Digital Livonia

For a Digitally Enhanced Study of Medieval Livonia (c. 1200-1550)

This research project will create the field of digital medieval studies in Estonia. The project aims to build a new analytical approach that integrates traditional methods of studying medieval history with research methods and tools in digital humanities in order to build major prosopographic and other databases, prepare new online collections of sources, and produce innovative scholarship on the intellectual, spatial, social and economic history of medieval Livonia (c. 1200-1550). With this general aim in mind, an open web platform, Digital Livonia, will be built as one of the outcomes of the project.

The ever-increasing digitization of medieval sources across the world, coupled with new web-based digital tools and methods to process and analyze these materials, have opened in recent years new prospects to medievalists and forced them to rethink the potentialities of their profession. This ‘digital turn’ has brought along a new interdisciplinary field, called digital medieval studies.

Our research project intends to explore for the first time in Estonia the possibilities for digitally enhanced historical research on medieval Livonia. We aim to build a new analytical approach that integrates traditional methods of medieval history with research methods and tools in digital humanities in order to create major databases and produce innovative and interdisciplinary scholarship concerning medieval Livonia, with a focus on intellectual, spatial, social, and economic history.

The sources concerning medieval Livonia are often difficult to access because they are scattered in various (local and foreign) archives and museums and in numerous publications. Recently, an increasing number of these materials have been digitized. However, there has been no attempt to connect and coordinate these various digital subsets. Also, a significant amount of materials still needs to be made digitally available. Furthermore, the search functions of existing collections are often limited, and the quality of the metadata is uneven.

In response to these challenges, we propose to build in the frames of this research project a bilingual (Estonian and English) web-based research platform, called Digital Livonia, that will help scholars to study a variety of topics in medieval Livonian history that involve comparative analyses beyond national and institutional limits. Its innovative application of semantic search methods will promote analyses of relationships between different sources – manuscripts, images, and objects. The software applications will help to use new methods of research and help both scholars and a wider audience to discover the hitherto unnoticed.

Wide cooperation is planned with all the major memory institutions in Estonia and abroad who possess the relevant digitized source materials about medieval Livonia. The metadata of existing digital collections will be checked, complemented, and harmonized. Our second main aim is to create a digital collection of medieval Livonian source publications. Based on a bibliography of all relevant publications, systematic digitization will be carried out in cooperation with the TLU Academic Library. The digitized texts will be fully searchable and linked to the digitized original versions, if available.

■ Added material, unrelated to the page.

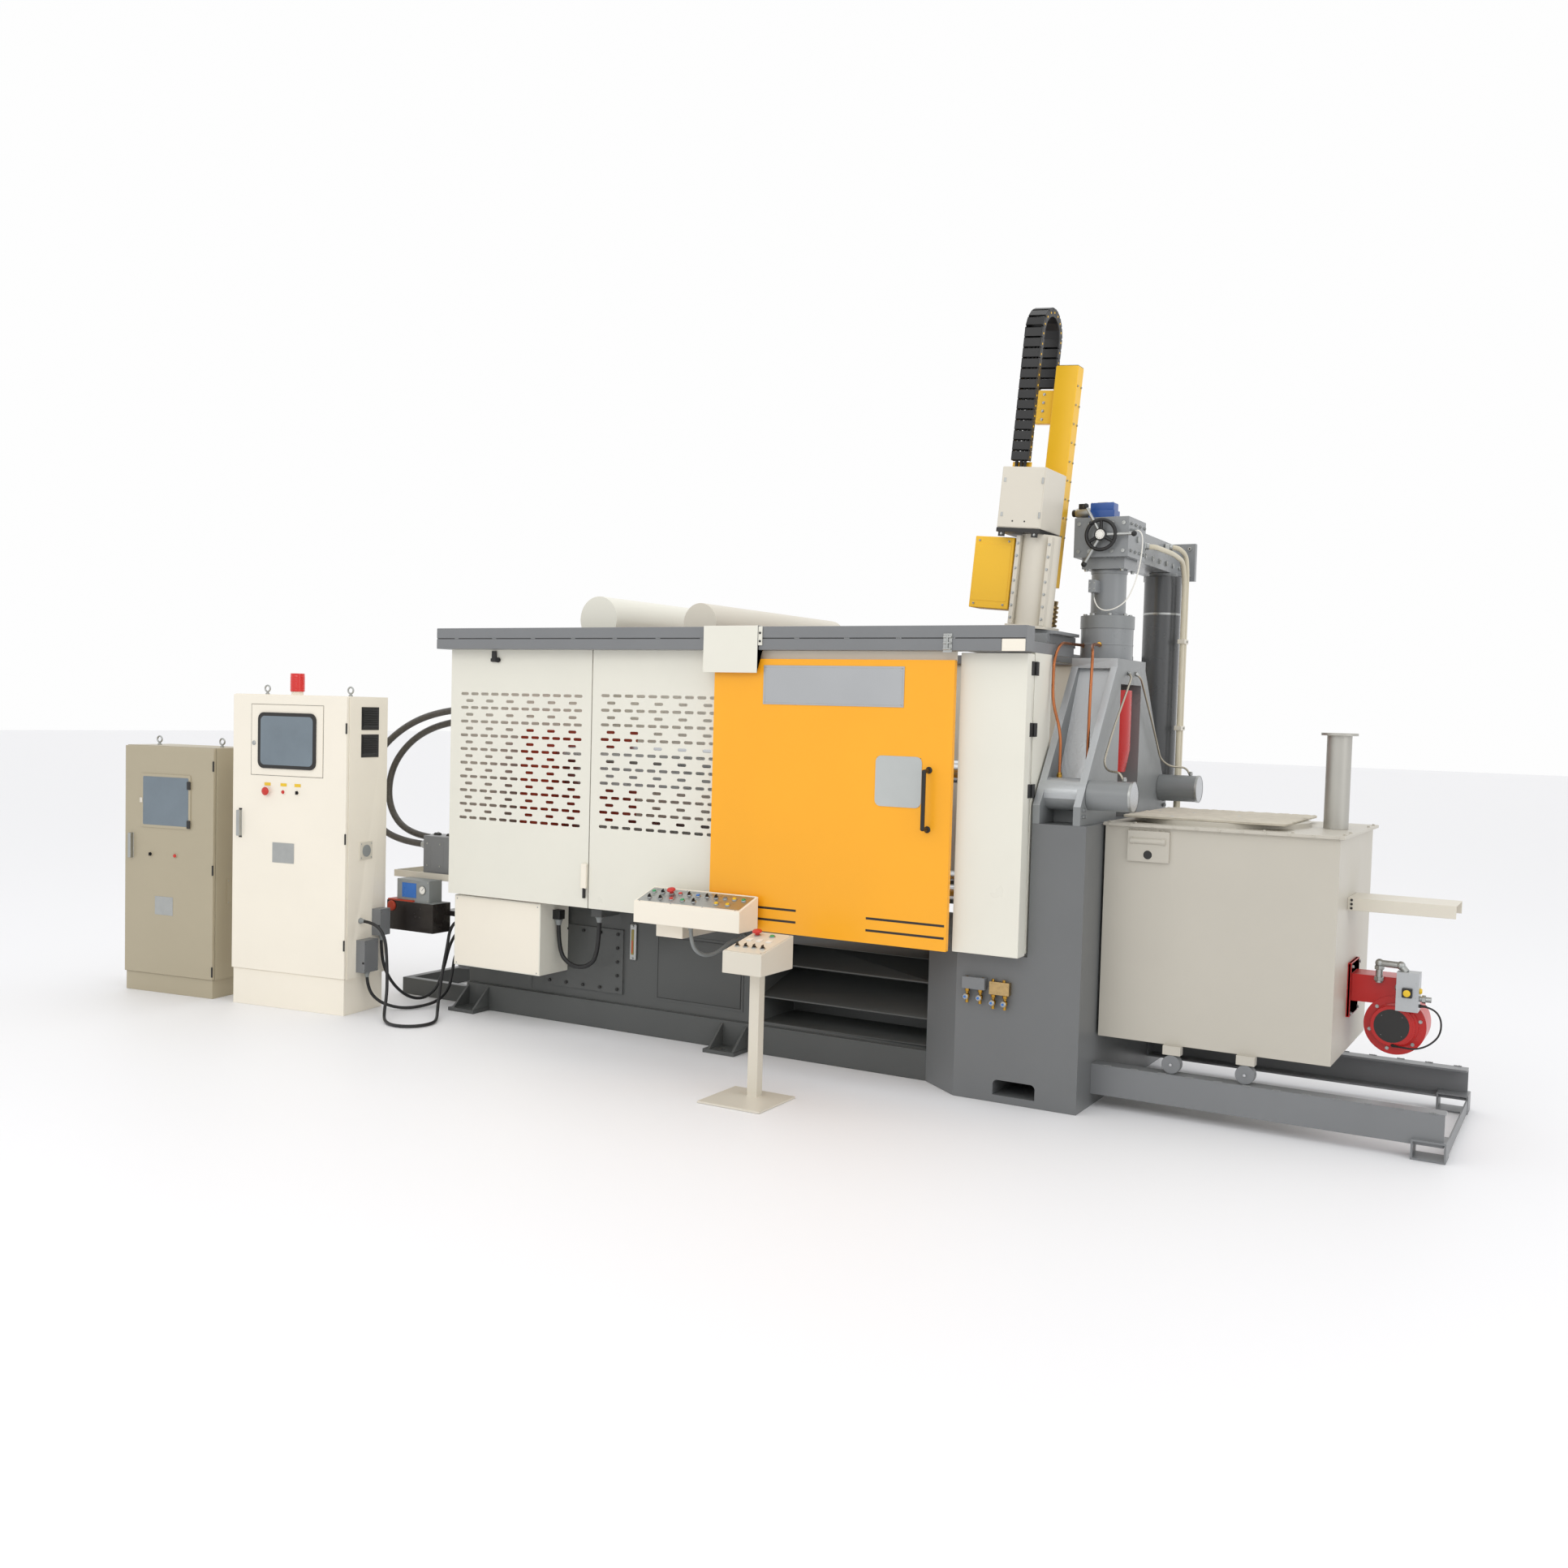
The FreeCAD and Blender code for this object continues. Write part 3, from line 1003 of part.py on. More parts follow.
def build_pipes():
    """Rigid oil, water and cooling pipes around the injection unit."""
    pipes = []
    pipes.append(tube("copper_pipe", "copper_across", [
        ("120", "-560", "boss_height + boss_radius - 3"), ("120", "-562", "1720"), ("56", "-512", "1860"),
        ("52", "-500", "2060"), ("54", "-420", "2138"), ("55", "-70", "2142")]))
    pipes.append(tube("copper_riser", "copper_across", [
        ("205", "-380", "1540"), ("208", "-440", "1560"), ("210", "-436", "1900"), ("200", "-390", "2090"),
        ("160", "-280", "2140"), ("145", "-110", "2142")]))
    steel = tube("steel_pipe", "steel_across", [
        (YOKE_RIGHT, "-60", "2015"), (f"{YOKE_RIGHT} + 24", "-78", "1990"), (f"{YOKE_RIGHT} + 24", "-340", "1735"),
        (f"{YOKE_RIGHT} + 26", "-466", "1590"), (f"{YOKE_RIGHT} + 60", "-520", "1552"),
        (f"{YOKE_RIGHT} + 135", "-566", "1548"), (f"{YOKE_RIGHT} + 158", "-570", "1500")])
    pipes += [steel, half_turn(steel)]
    face = "(manifold_left + manifold_width)"
    pipes.append(tube("cream_pipe", "cream_across", [
        (face, "140", "2640"), (f"{face} + 62", "160", "2638"), (f"{face} + 84", "420", "2630"),
        ("335", "600", "2610"), ("335", "648", "2520"), ("335", "650", "1250")]))
    pipes.append(tube("cream_riser", "cream_across", [
        (face, "560", "2680"), (f"{face} + 60", "580", "2680"), ("335", "660", "2650"), ("335", "692", "2560"),
        ("335", "690", "1250")]))
    node(group("pipework", *pipes))


def build_cords():
    """Hoses and cables, each in a node of its own, as points chosen by hand."""
    left = HOUSING_LEFT
    node(tube("upper_hose", "hose_across", [
        (left, "-500", "1750"), (f"{left} - 247", "-500", "1750"), (f"{left} - 627", "-500", "1650"),
        (f"{left} - 917", "-500", "1420"), (f"{left} - 957", "-500", "1120"), (f"{left} - 737", "-500", "930"),
        (f"{left} - valve_reach", "-500", "930")]))
    node(tube("lower_hose", "hose_across", [
        (left, "-430", "1690"), (f"{left} - 227", "-430", "1690"), (f"{left} - 587", "-430", "1600"),
        (f"{left} - 817", "-430", "1390"), (f"{left} - 842", "-430", "1130"), (f"{left} - 657", "-430", "965"),
        (f"{left} - valve_reach", "-430", "965")]))
    node(tube("box_conduit", "conduit_across", [
        (f"{left} + 661", "-630", "600"), (f"{left} + 661", "-630", "430"), (f"{left} + 741", "-630", "350"),
        (f"{left} + 861", "-630", "350"), (f"{left} + 941", "-630", "430"), (f"{left} + 941", "-630", "640")]))
    node(tube("desk_conduit", "desk_conduit_across", [
        ("-1640", "-930", "desk_bottom"), ("-1640", "-930", "610"), ("-1620", "-860", "540"),
        ("-1600", "-740", "540"), ("-1590", "-620", "595"), ("-1590", f"-{WALL_HALF}", "595")]))
    node(tube("front_cable", "cable_across", [
        ("-3831.3", "-1018.7", "527"), ("-3732", "-1005.9", "527"), ("-3655", "-996", "455"),
        ("-3642", "-993", "300"), ("-3626", "-1005", "140"), ("-3580", "-1075", "30"), ("-3500", "-1145", "10"),
        ("-3390", "-1185", "10"), ("-3290", "-1130", "10"), ("-3270", "-1020", "10"), ("-3325", "-925", "10"),
        ("-3400", "-840", "40"), ("-3465", "-755", "130"), ("-3500", "-690", "260"), ("-3510", "-648", "370"),
        ("-3500", "-640", "470"), ("-3441", "-640", "530"), ("-box_left", "-640", "530")]))
    node(tube("middle_cable", "cable_across", [
        ("-3805.5", "-985.1", "236"), ("-3805.5", "-985.1", "150"), ("-3775", "-935", "60"),
        ("-3700", "-840", "12"), ("-3640", "-730", "10"), ("-3605", "-615", "30"), ("-3608", "-520", "90"),
        ("-3622", "-478", "190"), ("-3614", "-470", "284"), ("-3555", "-470", "345"), (BED_LEFT, "-470", "345")]))
    node(tube("back_cable", "cable_across", [
        ("-3821.5", "-861.1", "432"), ("-3821.5", "-861.1", "290"), ("-3805", "-800", "150"),
        ("-3775", "-700", "50"), ("-3745", "-590", "20"), ("-3715", "-505", "80"), ("-3690", "-474", "210"),
        ("-3650", "-470", "360"), ("-3570", "-470", "450"), (BED_LEFT, "-470", "450")]))
    fan = f"({FURNACE_RIGHT} + fan_offset + 100)"
    node(tube("burner_lead", "lead_across", [
        (fan, "-140", "575"), (f"{fan} + 50", "-140", "575"), (f"{fan} + 92", "-142", "533"),
        (f"{fan} + 92", "-148", "460"), (f"{fan} + 50", "-155", "410"), (f"{fan} - 5", "-158", "385"),
        (f"{fan} - 62", "-150", "385"), (f"{fan} - 105", "-128", "385")]))
    right = f"({BLOCK_LEFT} + block_length)"
    node(tube("sensor_lead", "sensor_across", [
        (right, "-115", "2690"), (f"{right} + 34", "-117", "2690"), (f"{right} + 58", "-120", "2668"),
        (f"{right} + 62", "-123", "2610"), (f"{right} + 54", "-127", "2520"), (f"{right} + 34", "-132", "2430"),
        (f"{right} - 2", "-135", "2350"), (f"{right} - 60", "-137", "2312"), (f"{right} - 118", "-137", "2305"),
        (f"{right} - 160", "-132", "2340"), ("drum_x - 37", "-125", "sensor_bottom")]))


def build_cabinet(word, tag):
    """A sheet-steel cabinet with its door and handle, drawn from its front left corner."""
    wide = f"{tag}_width"
    high = f"{tag}_height"
    plinth_high = f"{tag}_plinth"
    plinth = box(f"{word}_plinth_block", "10", "10", "0", f"{wide} - 20", "cabinet_depth - 20",
                 f"{plinth_high} + 1")
    shell = box(f"{word}_shell", "0", "cabinet_door", plinth_high, wide, "cabinet_depth - cabinet_door",
                f"{high} - {plinth_high}")
    hollow = box(f"{word}_hollow", "cabinet_wall", "cabinet_door - 1", f"{plinth_high} + cabinet_wall",
                 f"{wide} - 2 * cabinet_wall", "cabinet_depth - cabinet_door - cabinet_wall + 1",
                 f"{high} - {plinth_high} - 2 * cabinet_wall")
    slab = box(f"{word}_door_slab", "3", "0", f"{plinth_high} + 3", f"{wide} - 6",
               "cabinet_door - slack", f"{high} - {plinth_high} - 6")
    handle = box(f"{word}_door_handle", f"{tag}_handle_x - 11", "-26", f"{tag}_handle_z", "22", "27", "150")
    outside = [plinth, shell]
    if word == "tall":
        outside += [
            box("low_connector", f"{wide} - 1", "100", "236", "61", "120", "184"),
            box("high_connector", f"{wide} - 1", "236", "432", "61", "90", "153"),
            rod("beacon_stem", "Z", f"{wide} * 0.37", "190", f"{high} - 1", "34", "22"),
            rod("beacon", "Z", f"{wide} * 0.37", "190", f"{high} + 20", "40", "105"),
        ]
    pieces = {
        "body": less(f"{word}_body_cut", join(f"{word}_outside", *outside), hollow),
        "door": join(f"{word}_door_parts", slab, handle),
    }
    for key, piece in pieces.items():
        holder = doc.addObject("Part::Compound", f"{word}_cabinet_{key}")
        holder.Links = [piece]
        holder.Placement.Rotation = FreeCAD.Rotation(FreeCAD.Vector(0, 0, 1), size("cabinet_turn"))
        node(turned(holder, f"{tag}_x", f"{tag}_y"))


build_bed()
build_left_end()
build_guards()
build_toggle()
build_desk()
build_injection()
build_sprayer()
build_furnace()
build_cabinet("small", "small")
build_cabinet("tall", "tall")
build_pipes()
build_cords()
doc.recompute()

faults = []
for item in doc.Objects:
    if "Invalid" in item.State or "Error" in item.State:
        faults.append(f"{item.Label}: {item.State}")
for item in nodes:
    if item.Shape.isNull() or not item.Shape.isValid():
        faults.append(f"{item.Label}: shape not valid")
if faults:
    raise RuntimeError("\n".join(faults))

os.makedirs("parts", exist_ok=True)
for item in nodes:
    item.Shape.exportStep(f"parts/{item.Label}.step")
    print(f"{item.Label:24s} solids {len(item.Shape.Solids):2d}  volume {item.Shape.Volume / 1e9:.5f} m3")
print(len(nodes), "nodes")
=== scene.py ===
# %% [markdown]
# # Hot-chamber die casting machine
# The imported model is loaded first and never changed. Everything below is finish: soft edges, slots,
# bolts, buttons, pipes, hoses and surfaces, each hung on the body that the model says it moves with.

# %% load the fixed frame
import math
import random

import bmesh
import bpy
from mathutils import Matrix, Vector


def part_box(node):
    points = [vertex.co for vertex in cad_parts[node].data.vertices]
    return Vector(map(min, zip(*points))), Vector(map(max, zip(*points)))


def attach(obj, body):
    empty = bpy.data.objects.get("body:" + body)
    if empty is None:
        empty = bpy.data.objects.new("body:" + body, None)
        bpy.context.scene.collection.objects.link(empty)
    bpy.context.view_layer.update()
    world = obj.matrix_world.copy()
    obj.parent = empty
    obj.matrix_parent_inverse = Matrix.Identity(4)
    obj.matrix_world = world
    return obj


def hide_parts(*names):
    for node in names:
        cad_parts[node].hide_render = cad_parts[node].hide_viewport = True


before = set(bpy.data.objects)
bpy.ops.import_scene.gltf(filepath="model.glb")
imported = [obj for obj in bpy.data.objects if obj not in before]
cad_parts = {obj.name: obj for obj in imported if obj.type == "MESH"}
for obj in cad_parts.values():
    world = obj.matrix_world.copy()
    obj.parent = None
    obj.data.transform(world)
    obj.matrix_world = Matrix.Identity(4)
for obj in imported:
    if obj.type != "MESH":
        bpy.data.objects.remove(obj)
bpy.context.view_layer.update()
random.seed(7)

# %% [markdown]
# ## Camera
# A standing person's eye, a little above the control buttons, looks at the machine from the furnace
# side of its front. A real camera has a heading, a small tilt and a small roll, so the three are kept
# as named angles and turned into one matrix, which is easier to check than a constraint.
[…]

In building the Digital Livonia platform, the first step is to develop the existing prototype of the platform into a fully functional platform to be tested and developed by all members of the research project. The next step would be to develop a public interface of the platform, designed for a wider audience, including school children and teachers, amateur historians, museum personnel, etc. This interface will provide various portfolios about topics of medieval Livonian history that can be used in school teaching. We envisage also various gamified applications.

As a result of the research project, we will: 

  1. Build at least ten new databases; 
  2. Produce new scholarship on the history of medieval Livonia by using digitally enhanced research methods;
  3. Prepare new digital online collections of medieval Livonian sources;
  4. Facilitate PhD studies in (digital) medieval studies

All these activities will feed the Digital Livonia platform, which, in turn, will provide major support in achieving the said goals and serve as an important tool for public outreach.

The project is funded in 2021-2025 by Estonian Research Council (grant PRG1276).